When Dave Tuthill tasted Wingstop chicken wings in Las Vegas last year, he saw a recipe for a business opportunity.
A new Wingstop restaurant in the Tri-Cities would add more flavor to the local dining scene, the Kennewick High grad thought, and he soon found partners among family and friends to invest about $600,000 for a franchise.
“Ours will be the first Wingstop in Washington,” said Tuthill, who plans to open the restaurant in mid-June in the spot formerly occupied by Wheat Montana Deli on Gage Boulevard.
Wingstop is a Texas-based chain that offers fresh–not frozen–chicken wings cooked in nine flavors with a variety of side dishes.
The proposed opening of the new eatery says something positive about our community, said Lori Mattson, president and chief executive officer of the Tri-City Regional Chamber of Commerce.
In a tough economy, consumers and business owners need to avoid the “bunker mentality” and keep the economy going by supporting local businesses and restaurants, Mattson said.

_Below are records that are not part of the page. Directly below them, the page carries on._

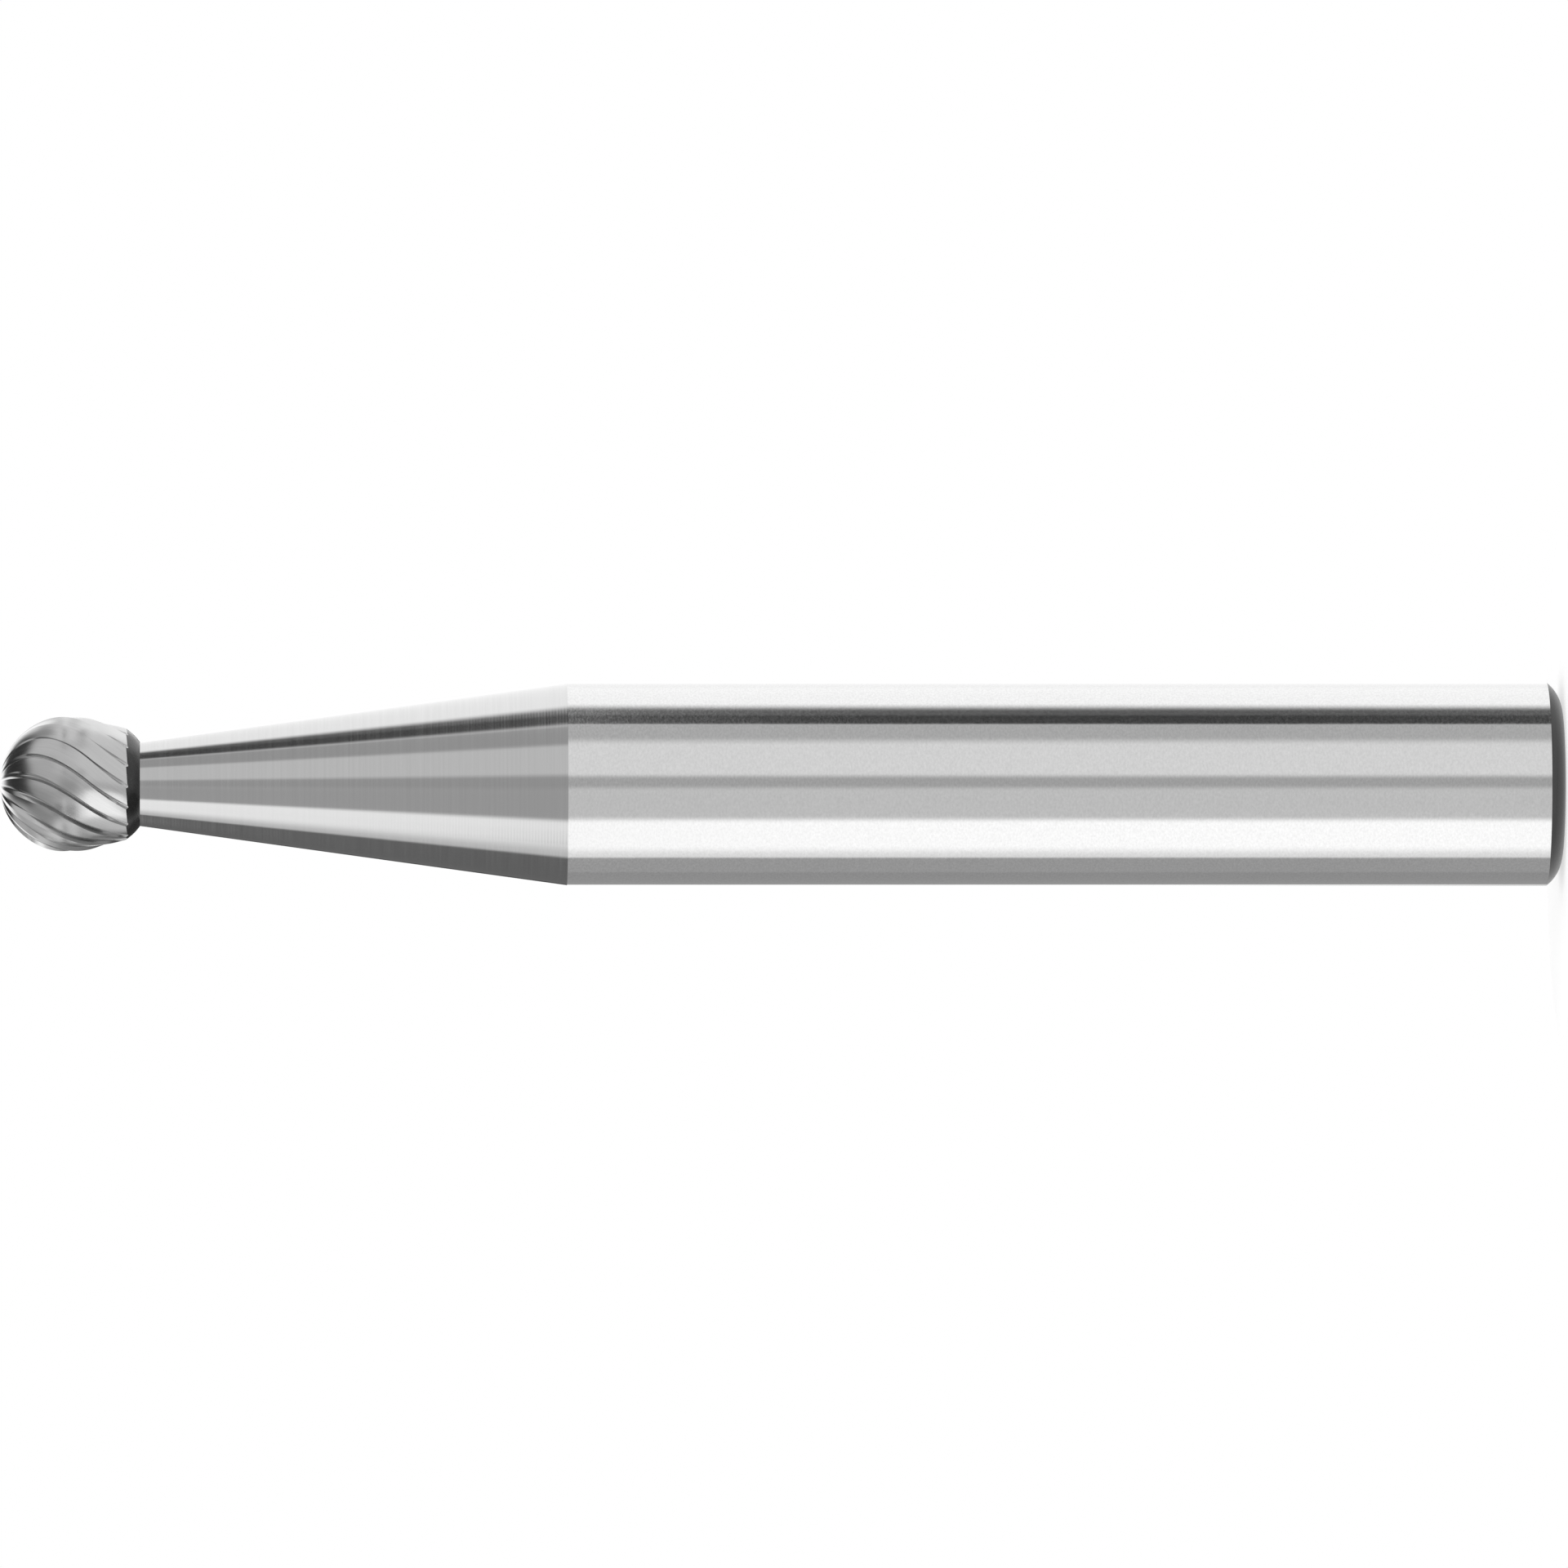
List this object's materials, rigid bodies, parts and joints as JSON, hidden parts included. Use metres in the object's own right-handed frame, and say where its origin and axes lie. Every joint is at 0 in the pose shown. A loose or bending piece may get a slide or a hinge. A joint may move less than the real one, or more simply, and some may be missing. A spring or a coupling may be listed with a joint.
{
  "type": "carbide burr",
  "caption": "Rotary burr: a fluted ball head of tungsten carbide brazed to a tapered neck and straight round shank of steel.",
  "frame": {"origin": "centre of the flat end face of the shank, on which the burr stands", "axes": "+Z along the axis of rotation, from the shank's end towards the ball head"},
  "size_m": [0.006, 0.006, 0.0461],
  "materials": {
    "carbide": "ground tungsten carbide, satin on the teeth, black and unground on the back chamfer",
    "shank_steel": "bright ground cylinder with a duller fine-turned taper and a dark rounded end"
  },
  "bodies": {
    "root": {"carbide_head": "carbide", "steel_shank": "shank_steel"}
  },
  "joints": []
}
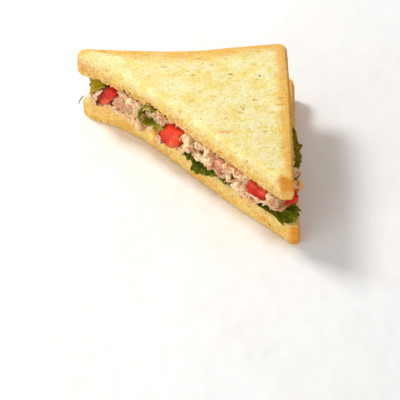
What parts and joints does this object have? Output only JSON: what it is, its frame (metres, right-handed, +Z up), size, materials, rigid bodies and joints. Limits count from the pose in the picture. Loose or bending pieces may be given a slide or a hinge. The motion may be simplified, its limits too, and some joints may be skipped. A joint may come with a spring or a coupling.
{
  "type": "tuna salad sandwich half",
  "caption": "Diagonal half of a tuna salad sandwich on thick white bread, with lettuce, diced tomato, sweetcorn and red onion in the filling, cut face open.",
  "frame": {"origin": "middle of the bounding box, on the flat base of the lower slice", "axes": "+X along the back crust towards the loaf's square corner, +Y from the front point towards the back crust, +Z up through the slices"},
  "size_m": [0.1184, 0.1174, 0.0471],
  "materials": {
    "bread": "dry, porous",
    "tuna": "moist",
    "tomato": "wet",
    "corn": "wet",
    "lettuce": "waxy",
    "onion": "wet"
  },
  "bodies": {
    "root": {"bread_bottom": "bread", "bread_top": "bread", "tuna_salad": "tuna", "tomato_left": "tomato", "tomato_middle": "tomato", "tomato_right": "tomato", "tomato_tip": "tomato", "tomato_side": "tomato", "tomato_back": "tomato", "corn_middle": "corn", "corn_side": "corn", "corn_back": "corn", "onion_middle": "onion", "lettuce_middle": "lettuce", "lettuce_tip": "lettuce", "lettuce_side": "lettuce", "lettuce_left": "lettuce", "lettuce_back": "lettuce", "lettuce_curl": "lettuce"}
  },
  "joints": []
}
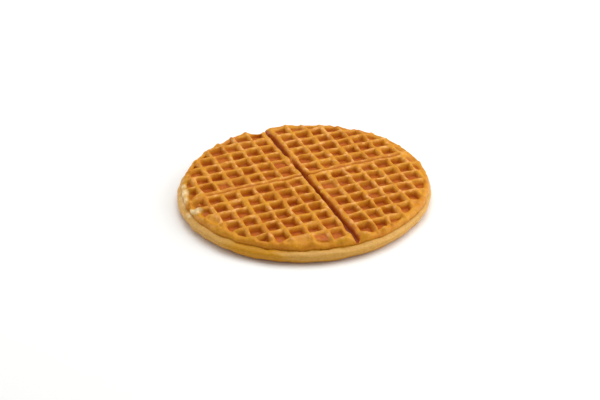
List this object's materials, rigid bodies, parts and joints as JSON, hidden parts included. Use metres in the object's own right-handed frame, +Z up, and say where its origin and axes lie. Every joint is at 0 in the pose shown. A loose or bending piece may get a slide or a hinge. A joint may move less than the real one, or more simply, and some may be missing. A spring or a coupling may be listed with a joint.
{
  "type": "waffle",
  "caption": "Round breakfast waffle with a square grid of pockets on both faces, split into quarters by crossed score grooves, with a seamed rim.",
  "frame": {"origin": "centre of the bounding box at the underside, where the waffle rests", "axes": "+Z up out of the upper face, +Y along the long score groove away from the viewer, +X along the shallow score groove to the right"},
  "size_m": [0.1806, 0.1776, 0.0152],
  "materials": {
    "crust": "golden brown baked crust, dull with a faint buttery sheen"
  },
  "bodies": {
    "root": {"waffle": "crust"}
  },
  "joints": []
}
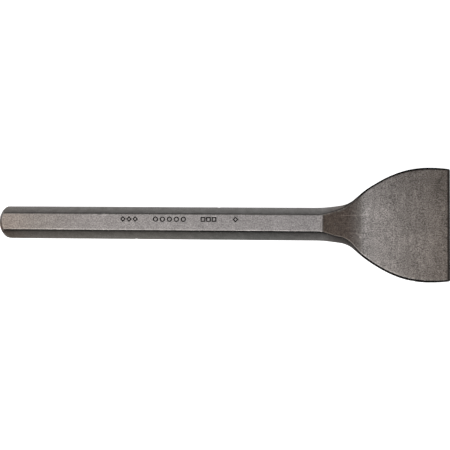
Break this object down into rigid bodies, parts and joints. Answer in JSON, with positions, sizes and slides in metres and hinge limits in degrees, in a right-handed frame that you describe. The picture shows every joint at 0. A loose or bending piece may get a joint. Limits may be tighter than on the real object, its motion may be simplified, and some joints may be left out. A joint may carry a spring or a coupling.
{
  "type": "brick bolster chisel",
  "caption": "One-piece forged steel bolster chisel: hexagonal shank with a crowned struck end, hollow neck and a wide flat blade with a ground edge, for cutting brick and block.",
  "frame": {"origin": "on the surface the tool lies on, under the middle of its length: the lower flat of the hexagon is at Z = 0", "axes": "+X along the tool from the struck end to the cutting edge, +Y across the blade, +Z square to the blade's broad face"},
  "size_m": [0.3048, 0.0762, 0.0191],
  "materials": {
    "struck_head": "as-forged steel with thin warm grey scale, slightly burnished on the crown",
    "shank_scale": "rolled bar with fine grey scale, matt satin, burnished along the corners",
    "neck_scale": "forged, brown-grey oxide film, satin, faint lines along the ramp",
    "blade_scale": "forged, fine pitted brown-grey scale, matt",
    "ground_edge": "ground bevel, fine lines across the edge, lightly oiled"
  },
  "bodies": {
    "root": {"striking_head": "struck_head", "hex_shank": "shank_scale", "neck": "neck_scale", "blade": "blade_scale", "cutting_edge": "ground_edge"}
  },
  "joints": []
}
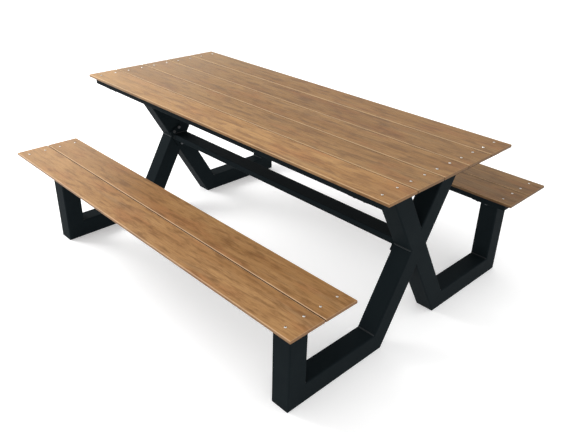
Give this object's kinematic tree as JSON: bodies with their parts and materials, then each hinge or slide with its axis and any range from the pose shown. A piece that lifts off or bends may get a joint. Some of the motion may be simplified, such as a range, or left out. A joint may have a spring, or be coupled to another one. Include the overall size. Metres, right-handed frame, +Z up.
{
  "type": "picnic table",
  "caption": "Picnic table with attached benches: wood boards screwed to flat steel sub-frames, carried by crossed square-tube end frames joined by a beam.",
  "frame": {"origin": "on the floor under the middle of the table top", "axes": "+X along the table, +Y across it towards the far bench, +Z up"},
  "size_m": [1.88, 1.603, 0.7582],
  "materials": {
    "board": "oiled hardwood, matt, with fine streaks along the board",
    "frame": "fine-textured anthracite powder coat, satin",
    "fastener": "plain stainless steel",
    "bolt": "dull zinc-plated steel"
  },
  "bodies": {
    "root": {"bar_bolts": "bolt", "cross_beam": "frame", "far_bench_board_1": "board", "far_bench_board_2": "board", "far_bench_cross_tube_1": "frame", "far_bench_cross_tube_2": "frame", "far_bench_cross_tube_3": "frame", "far_bench_inner_rail": "frame", "far_bench_left_end_tube": "frame", "far_bench_outer_rail": "frame", "far_bench_right_end_tube": "frame", "far_bench_screws": "fastener", "flange_bolts": "bolt", "left_beam_flange": "frame", "left_far_floor_rail": "frame", "left_far_post": "frame", "left_far_seat_bar": "frame", "left_head_bar": "frame", "left_long_diagonal": "frame", "left_lower_diagonal": "frame", "left_near_floor_rail": "frame", "left_near_post": "frame", "left_near_seat_bar": "frame", "left_upper_diagonal": "frame", "near_bench_board_1": "board", "near_bench_board_2": "board", "near_bench_cross_tube_1": "frame", "near_bench_cross_tube_2": "frame", "near_bench_cross_tube_3": "frame", "near_bench_inner_rail": "frame", "near_bench_left_end_tube": "frame", "near_bench_outer_rail": "frame", "near_bench_right_end_tube": "frame", "near_bench_screws": "fastener", "right_beam_flange": "frame", "right_far_floor_rail": "frame", "right_far_post": "frame", "right_far_seat_bar": "frame", "right_head_bar": "frame", "right_long_diagonal": "frame", "right_lower_diagonal": "frame", "right_near_floor_rail": "frame", "right_near_post": "frame", "right_near_seat_bar": "frame", "right_upper_diagonal": "frame", "table_board_1": "board", "table_board_2": "board", "table_board_3": "board", "table_board_4": "board", "table_board_5": "board", "table_cross_tube_1": "frame", "table_cross_tube_2": "frame", "table_cross_tube_3": "frame", "table_far_rail": "frame", "table_left_end_tube": "frame", "table_near_rail": "frame", "table_right_end_tube": "frame", "table_screws": "fastener", "underside_screws": "fastener"}
  },
  "joints": []
}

Even in a slow economy, people like to eat out, and when they get value for their money, like they will at Wingstop, Tuthill believes, they’ll never stop coming. Because he has worked in the food industry for about 10 years, he can speak from experience.
The Tri-Cities doesn’t seem to be much affected economically, said Jeff Brown, Tuthills’ brother-in-law and partner. “You drive by all the restaurants, and they are all full,” said Brown who grew up in Las Vegas.
Both of them say they’re banking on Wingstop’s superior product to create a loyal customer base. “Once they try it, they’ll come back,” they both said. A lot of people who go to Applebee’s will be drawn to Wingstop, forecasts Ed Mulhausen, who owns Burger Ranch restaurants in Kennewick and Pasco. Fresh chicken wings will be a unique concept to the area, and that’ll help get the restaurant the initial draw, he said.
The restaurant will do alright because there’s a market for what it offers, and the Tri-Cities’ economy still is OK, compared with many areas in the country, Mulhausen said.
The quick casual segment of the restaurant industry, which is what Wingstop is, showed the strongest sales results in January, with 41 percent reporting positive same store sales, he said, quoting from the National Restaurant Association’s latest monthly report.
Wingstop customers don’t have to pay a tip, because it’s a counter service, and about 75 percent of the company’s business is take-out. That means consumers add their own drinks and side orders to enhance the value of their purchase.
The cost of an average meal will be $8 for wings, fries and a fountain drink, Tuthill said. he also plans to sell bottled beer.
Tuthill and his partners have signed a 10-year lease for the property. Gage Boulevard is a happening area, said Tuthill, who plans to quit his job as a rural carrier for the Post Office once the restaurant gets going. He’ll also hire about 20 workers for the 44-seat restaurant.
But Bacon said he’ll continue working as a driver for UPS while business takes root. He said his partners plan to open a second Wingstop in the Tri-Cities within 18 months of opening the first restaurant, he said. “I’m nervous and excited, but more excited,” Bacon said.